Türk toplumunun tarihine genel bir bakış attığımızda, milletimizin en büyük zafiyetinin ayrışma yada saflara ayrılma diyebileceğimiz gruplaşmalar olduğunu görürüz.
Nitekim Türklerin tarihte beyliklerle birlikte yüzü aşkın devlet kurmalarından bahsetmek aynı zamanda bir o kadar devleti yıkmış olmaları anlamına da gelir ki bu yıkımların temel sebebi de her zaman ayrışmalar olmuştur.
Mesela yakın tarihimize baktığımızda 1950’li yıllarda toplum CHP ve DP (Demokrat Parti) taraftarı olarak ikiye ayrılmış durumdaydı. Hatta o dönemde cami ve kahvehaneler bile ikiye ayrılmıştı. CHP’liler ve DP’liler birbirlerinin olduğu cami ve kahvehanelere gitmiyorlardı.
1980 öncesi Türkiye’sine baktığımızda ise hepimizin bildiği gibi gençlik sağ ve sol olmak ikiye ayrılmış, aralarında kanlı mücadeleler yapmışlardı.
Kanaatimce milletimizin Çanakkale Savaşı’ndan sonra okumuş genç nüfusunu yitirdiği ikinci büyük kayıp bu dönemdir.
Toplumlardaki ayrışmalar pek tabidir ki o toplumdaki buhranı arttırmakta, bunun sonucunda ise ülke hem maddi hem de manevi kayıplara uğramaktadır.
Çünkü buhran içerisindeki bir millet dışarıdan gelecek tehlikelere ve üzerinde kurulabilecek komplolara savunmasız bir hale gelir ve bunun sonucunda kaybedilen şeyler büyük olur.
Bizler Türk milleti olarak maalesef bu durumun sonuçlarını en ağır biçimde ödeyen yegane toplumlardan biriyiz.

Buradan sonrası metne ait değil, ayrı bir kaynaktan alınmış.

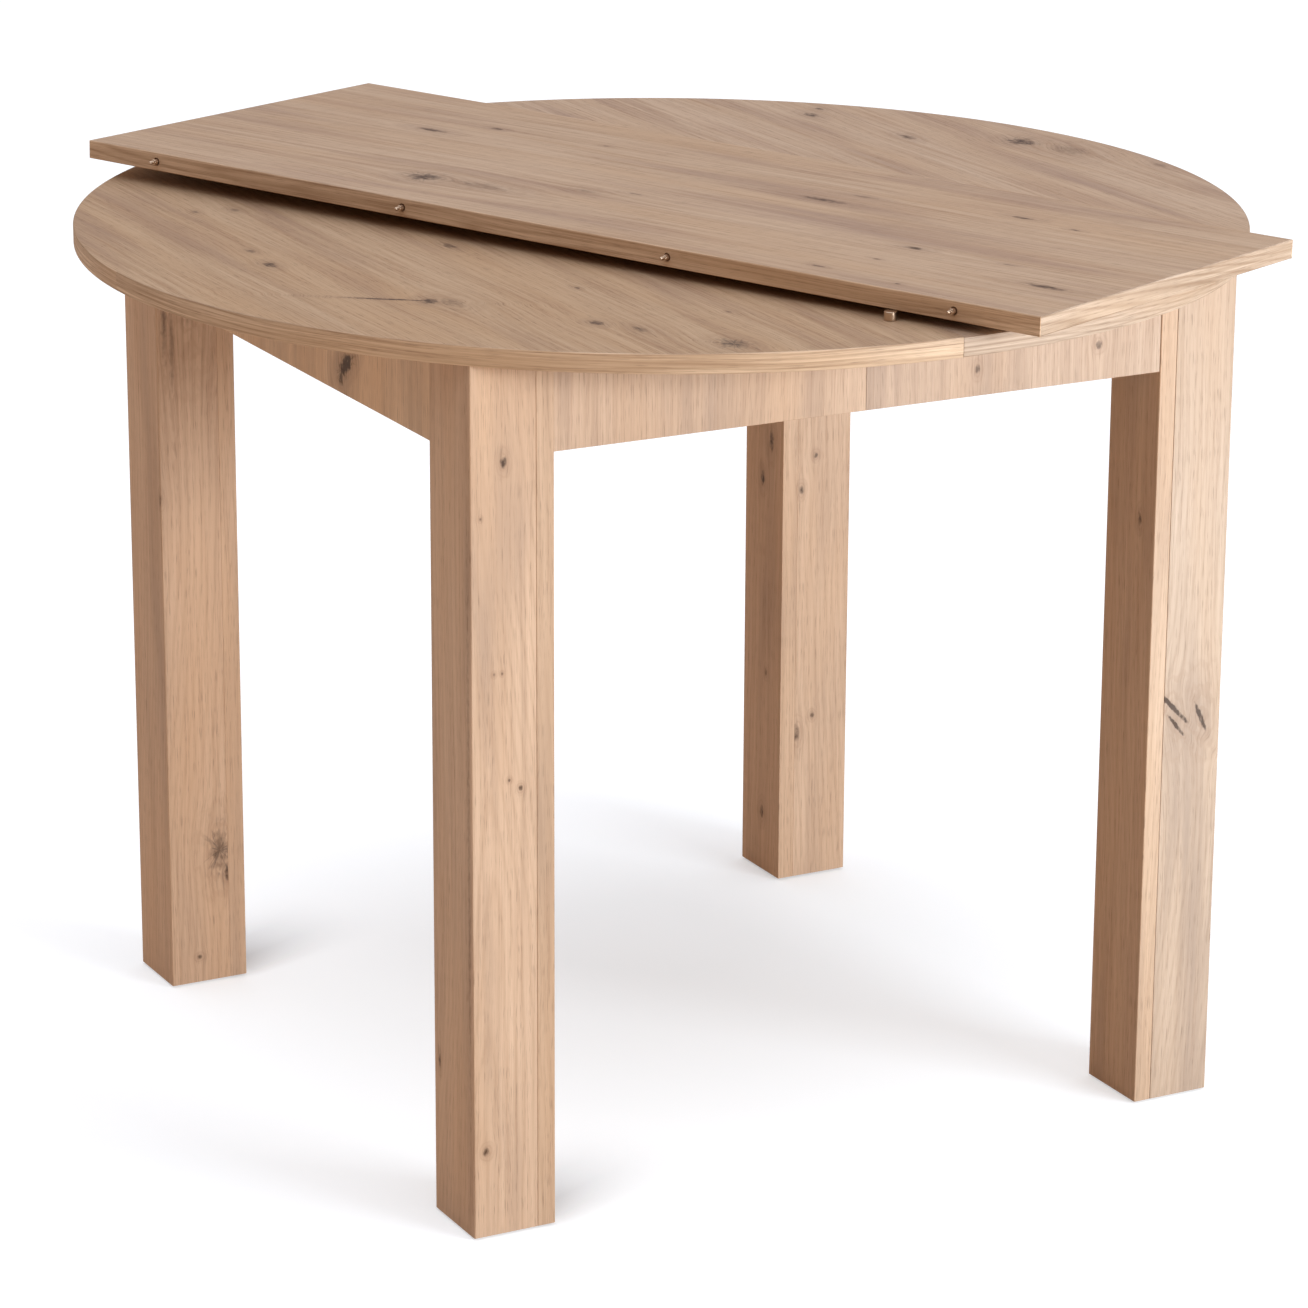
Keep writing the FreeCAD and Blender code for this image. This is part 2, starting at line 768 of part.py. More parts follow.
bracket_master = angle_bracket()
for half, sx in HALVES:
    brackets = []
    screws = []
    for (x, y), (ox, oy) in bracket_spots(sx):
        outward = Vector(ox, oy, 0)
        brackets.append(turned_copy(bracket_master, (x, y, underside), Rotation(X_AXIS, outward)))
        up = (x - bracket_reach * ox, y - bracket_reach * oy, underside - S.bracket_thick)
        screws.append(aimed_copy(short_screw, up, Z_AXIS))
        out = (x - S.bracket_thick * ox, y - S.bracket_thick * oy, underside - bracket_reach)
        screws.append(aimed_copy(short_screw, out, outward))
    keep("angle_brackets_" + half, group("angle_brackets_" + half, brackets))
    keep("bracket_screws_" + half, group("bracket_screws_" + half, screws))


# Slides
def outer_bar(half, sx, end, sy):
    """A bar fixed under one half, with a dovetail tongue and a slot for the stop pin."""
    name = "slide_bar_%s_%s" % (half, end)
    side = sy if half == "a" else -sy
    centre = bar_centre(half, sy)
    face = centre + S.bar_wide / 2 * side
    back = centre - S.bar_wide / 2 * side
    tip = face + S.tongue_deep * side
    body = new_body(name)
    sketch = sketch_on(body, "YZ_Plane", -bar_half)
    polygon(sketch, [
        (back, bar_base),
        (face, bar_base),
        (face, bar_mid - S.tongue_neck / 2),
        (tip, bar_mid - S.tongue_tip / 2),
        (tip, bar_mid + S.tongue_tip / 2),
        (face, bar_mid + S.tongue_neck / 2),
        (face, underside),
        (back, underside),
    ])
    pad(body, sketch, bar_half * 2)

    # The end that runs under the other half is planed down, so that it doesn't rub
    low_x = ZERO if sx < 0 else -bar_half - S.overrun
    low_y = centre - S.bar_wide / 2 - S.overrun
    notch(body, (low_x, low_y, underside - S.bar_relief),
          (bar_half + S.overrun, S.bar_wide + S.overrun * 2, S.bar_relief + S.overrun))

    # Slot in which the stop pin runs through half the travel, mortised with square ends
    slot_half = S.stop_radius + S.slide_play
    slot_deep = S.stop_reach + S.slide_play
    low_x = -slot_half if sx < 0 else -travel / 2 - slot_half
    low_y = face - slot_deep if side > 0 else face - S.overrun
    notch(body, (low_x, low_y, stop_level - slot_half),
          (travel / 2 + slot_half * 2, slot_deep + S.overrun, slot_half * 2))

    for x in bar_screw_places(sx):
        at = (x, centre, bar_base - S.overrun)
        bore(body, at, Z_AXIS, S.screw_bore_radius, S.screw_bore_deep + S.overrun)
        bore(body, at, Z_AXIS, pilot, S.bar_high + S.overrun * 2)
    keep(name, body)


def centre_bar(end, sy):
    """The bar between two outer bars, grooved on both sides for their tongues."""
    name = "slide_centre_bar_" + end
    centre = S.bar_place * sy
    neck = S.tongue_neck / 2 + S.tongue_play
    tip = S.tongue_tip / 2 + S.tongue_play
    top = underside - S.bar_relief
    body = new_body(name)
    sketch = sketch_on(body, "YZ_Plane", -bar_half)
    side_outline = [
        (S.bar_wide / 2, bar_base),
        (S.bar_wide / 2, bar_mid - neck),
        (S.bar_wide / 2 - S.tongue_deep, bar_mid - tip),
        (S.bar_wide / 2 - S.tongue_deep, bar_mid + tip),
        (S.bar_wide / 2, bar_mid + neck),
        (S.bar_wide / 2, top),
    ]
    outline = [(centre + y, z) for y, z in side_outline]
    outline += [(centre - y, z) for y, z in reversed(side_outline)]
    polygon(sketch, outline)
    pad(body, sketch, bar_half * 2)
    start = centre - S.bar_wide / 2 - S.overrun
    bore(body, (ZERO, start, stop_level), Y_AXIS,
         S.stop_radius + S.seat_slack, S.bar_wide + S.overrun * 2)
    keep(name, body)

    pin = doc.addObject("Part::Prism", "slide_stop_pin_" + end)
    pin.Placement = Placement(Vector(), Rotation(Z_AXIS, Y_AXIS))
    pin.Polygon = FASTENER_SIDES
    stick = S.bar_wide / 2 + S.slide_play + S.stop_reach
    tie(pin, Circumradius=S.stop_radius, Height=stick * 2, x=0, y=centre - stick, z=stop_level)
    keep("slide_stop_pin_" + end, pin)


for end, sy in ENDS:
    centre_bar(end, sy)
for half, sx in HALVES:
    screws = []
    for end, sy in ENDS:
        outer_bar(half, sx, end, sy)
        for x in bar_screw_places(sx):
            at = (x, bar_centre(half, sy), bar_base + S.screw_bore_deep)
            screws.append(aimed_copy(long_screw, at, Z_AXIS))
    keep("slide_screws_" + half, group("slide_screws_" + half, screws))


# Leaf, built flat about its own middle with its long side along Y, then laid in its place
leaf_x = S.leaf_wide / 2
leaf_y = S.leaf_long / 2
near_along_share = -0.726
far_along_share = 0.8
far_across_share = -0.16
near_peg_along = S.top_radius * near_along_share
far_peg_along = S.top_radius * far_along_share
far_peg_across = S.leaf_wide * far_across_share


def leaf_place():
    """Lay the leaf on the near peg, the far peg and its lowest corner."""
    half_wide, half_long = leaf_x.value, leaf_y.value
    near_level = (S.near_peg_high + S.peg_gap).value
    far_level = (S.far_peg_high + S.peg_gap).value
    rests = [
        Vector(-half_wide, near_peg_along.value, near_level),
        Vector(far_peg_across.value, far_peg_along.value, far_level),
        Vector(half_wide, -half_long, S.corner_gap.value),
    ]
    normal = (rests[1] - rests[0]).cross(rests[2] - rests[0])
    if normal.z < 0:
        normal = -normal
    middle_level = rests[0].dot(normal) / normal.z
    tilt = Rotation(Z_AXIS, normal)
    spin = Rotation(Z_AXIS, S.leaf_turn.value)
    base = Vector(0, -S.leaf_shift.value, S.table_high.value + middle_level)
    return Placement(base, spin * tilt)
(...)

Günümüze baktığımızda ise iktidarın uyguladığı ülke politikasını destekleyenler ve desteklemeyenler olarak milletimizin yeni bir ayrıma gittiği görülmektedir.
En son Gezi Parkı protestosunda bu ayrımın artık gün yüzüne çıktığı hepimizin malumudur.
Bu konuda iktidarın aldığı tavrın toplum içerisindeki ikilemi arttırıcı yönde olması üzüldüğüm en önemli şeydir.
Bu tarz tavırlar belki popülist bazda kendilerine fayda sağlayacağı düşünülerek yapılabilir.
Ancak yakın tarihimiz milletimizin içerisindeki bölünmelerin ülke geleceğini derinden etkileyen sonuçlarıyla doluyken,milleti yönetenlerin bunun idrakinde olarak hareket etmeleri gerekir.
Milletimiz üzerinde uygulanan yanlış politikalara rağmen umarım konu ülke geleceğimiz olduğunda milletimiz gezi parkı protestosundaki gibi içimizdeki tüm renklerin dayanışma içerisinde olduğu bir tavır sergiler.
Çünkü gün ayrışma değil, birlik ve beraberlik içerisinde dayanışma günüdür.